Task description: Count how many lines contain "joints" and reply with that number only.

— START OF Material provided —

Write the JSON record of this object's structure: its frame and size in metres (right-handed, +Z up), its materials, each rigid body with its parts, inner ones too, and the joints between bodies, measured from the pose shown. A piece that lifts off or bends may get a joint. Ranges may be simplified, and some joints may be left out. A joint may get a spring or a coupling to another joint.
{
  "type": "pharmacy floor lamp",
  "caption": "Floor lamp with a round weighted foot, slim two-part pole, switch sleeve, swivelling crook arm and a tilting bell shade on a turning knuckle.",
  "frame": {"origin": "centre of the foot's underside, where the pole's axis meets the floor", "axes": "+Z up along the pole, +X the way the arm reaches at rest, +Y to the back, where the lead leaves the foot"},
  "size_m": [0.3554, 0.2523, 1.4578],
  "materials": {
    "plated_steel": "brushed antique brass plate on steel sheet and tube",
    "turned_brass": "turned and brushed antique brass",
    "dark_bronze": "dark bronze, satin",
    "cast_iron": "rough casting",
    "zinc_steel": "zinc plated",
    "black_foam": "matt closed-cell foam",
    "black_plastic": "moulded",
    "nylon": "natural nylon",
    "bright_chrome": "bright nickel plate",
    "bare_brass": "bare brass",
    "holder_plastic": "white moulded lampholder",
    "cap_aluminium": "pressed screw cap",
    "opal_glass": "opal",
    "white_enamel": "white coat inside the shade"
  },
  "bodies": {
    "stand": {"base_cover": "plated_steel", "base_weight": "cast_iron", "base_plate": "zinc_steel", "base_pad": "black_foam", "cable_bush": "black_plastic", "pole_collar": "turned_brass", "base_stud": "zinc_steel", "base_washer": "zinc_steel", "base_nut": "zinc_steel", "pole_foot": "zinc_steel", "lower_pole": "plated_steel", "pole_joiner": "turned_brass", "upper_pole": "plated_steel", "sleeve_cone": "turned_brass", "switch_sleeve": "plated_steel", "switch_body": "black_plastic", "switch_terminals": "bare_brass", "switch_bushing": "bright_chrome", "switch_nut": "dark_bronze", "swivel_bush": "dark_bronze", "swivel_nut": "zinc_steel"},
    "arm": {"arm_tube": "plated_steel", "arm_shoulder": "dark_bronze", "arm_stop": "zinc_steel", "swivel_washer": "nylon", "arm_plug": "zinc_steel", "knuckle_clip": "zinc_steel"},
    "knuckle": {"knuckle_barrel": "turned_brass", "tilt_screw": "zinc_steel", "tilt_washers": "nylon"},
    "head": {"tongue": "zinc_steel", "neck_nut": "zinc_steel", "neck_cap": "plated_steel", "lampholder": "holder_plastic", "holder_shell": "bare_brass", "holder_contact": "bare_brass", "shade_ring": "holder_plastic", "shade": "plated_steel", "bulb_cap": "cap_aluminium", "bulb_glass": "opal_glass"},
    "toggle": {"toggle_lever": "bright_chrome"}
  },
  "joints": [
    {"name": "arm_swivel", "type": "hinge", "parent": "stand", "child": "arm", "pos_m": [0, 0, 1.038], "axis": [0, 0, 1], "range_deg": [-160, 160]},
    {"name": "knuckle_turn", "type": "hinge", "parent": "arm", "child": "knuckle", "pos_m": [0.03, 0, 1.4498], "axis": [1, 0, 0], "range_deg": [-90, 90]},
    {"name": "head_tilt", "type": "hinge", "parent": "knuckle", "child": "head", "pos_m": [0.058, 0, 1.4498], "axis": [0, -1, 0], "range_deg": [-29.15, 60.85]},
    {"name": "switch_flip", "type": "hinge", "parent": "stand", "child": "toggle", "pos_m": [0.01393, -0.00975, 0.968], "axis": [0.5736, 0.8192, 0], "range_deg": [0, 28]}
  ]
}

— END OF Material provided —

Task output: 2